Zoran Petković
- Country (sports): Yugoslavia
- Residence: Darmstadt, Germany
- Born: 1960 (age 65–66) Tuzla, SR Bosnia and Herzegovina, SFR Yugoslavia
- Plays: Right-handed

Singles
- Career record: 1–1

Doubles
- Career record: 0–0

Team competitions
- Davis Cup: 1–1

Medal record
Mediterranean Games
| Silver medal – second place | 1979 Split | Doubles |

= Zoran Petković =

Bosnian-born tennis coach and former player

Zoran Petković (Зоран Петковић) is a Bosnia-born tennis coach and former professional ATP player who competed for Yugoslavia. He is an ethnic Serb.

==Career==
Petković won a doubles silver medal at the 1979 Mediterranean Games partnering with Zoltan Ilin.

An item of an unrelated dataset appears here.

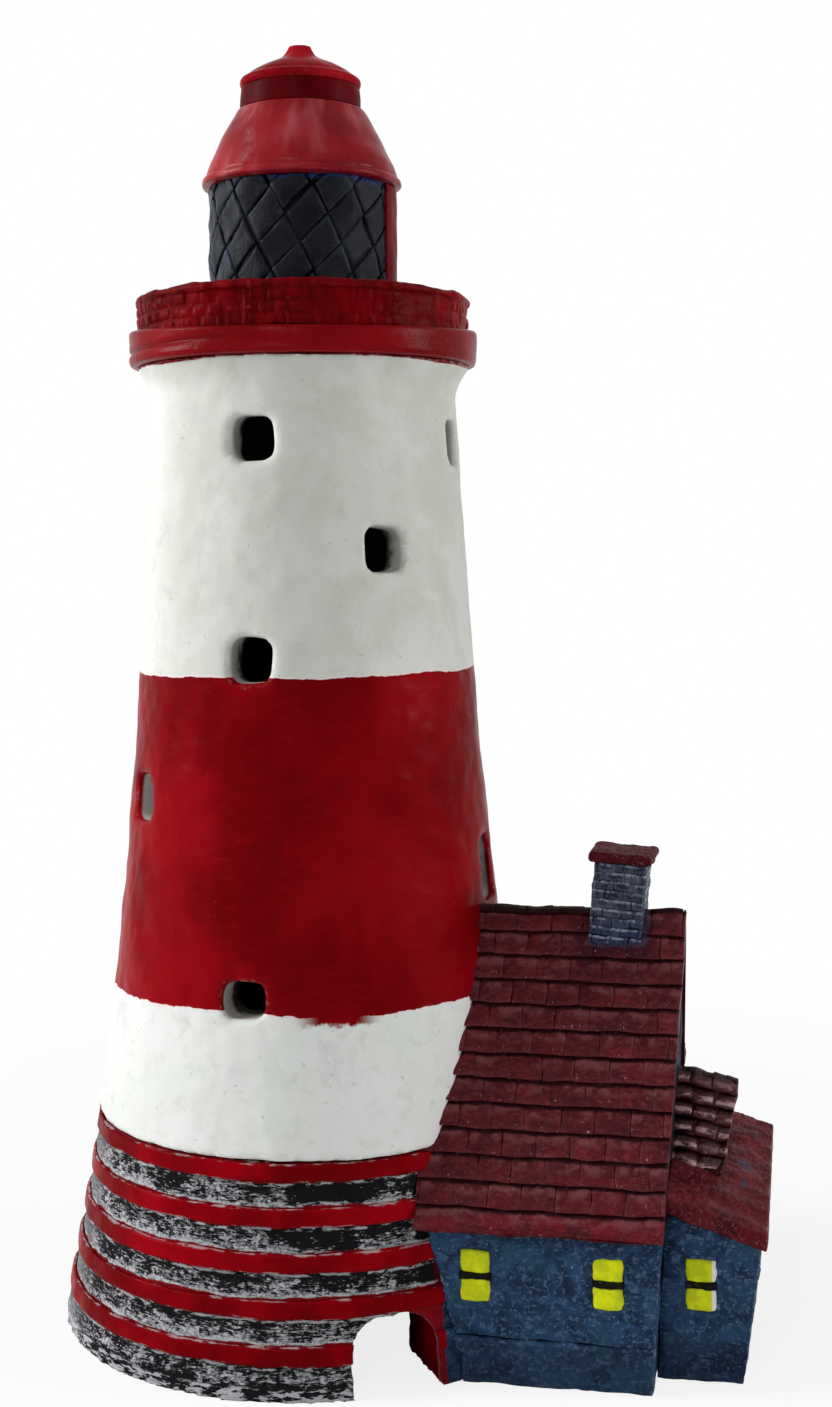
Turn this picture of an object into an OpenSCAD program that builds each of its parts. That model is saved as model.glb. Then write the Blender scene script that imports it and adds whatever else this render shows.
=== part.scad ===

In the early 1980s he took part in two Davis Cup ties for Yugoslavia; he lost a dead rubber to former World No. 1 Romania's Ilie Năstase in straight sets in 1980.

Also in the early 1980s, he played college tennis for the South Carolina Gamecocks men's tennis.

==Personal life==
His older daughter is German tennis player Andrea Petkovic, whom he has coached in the past.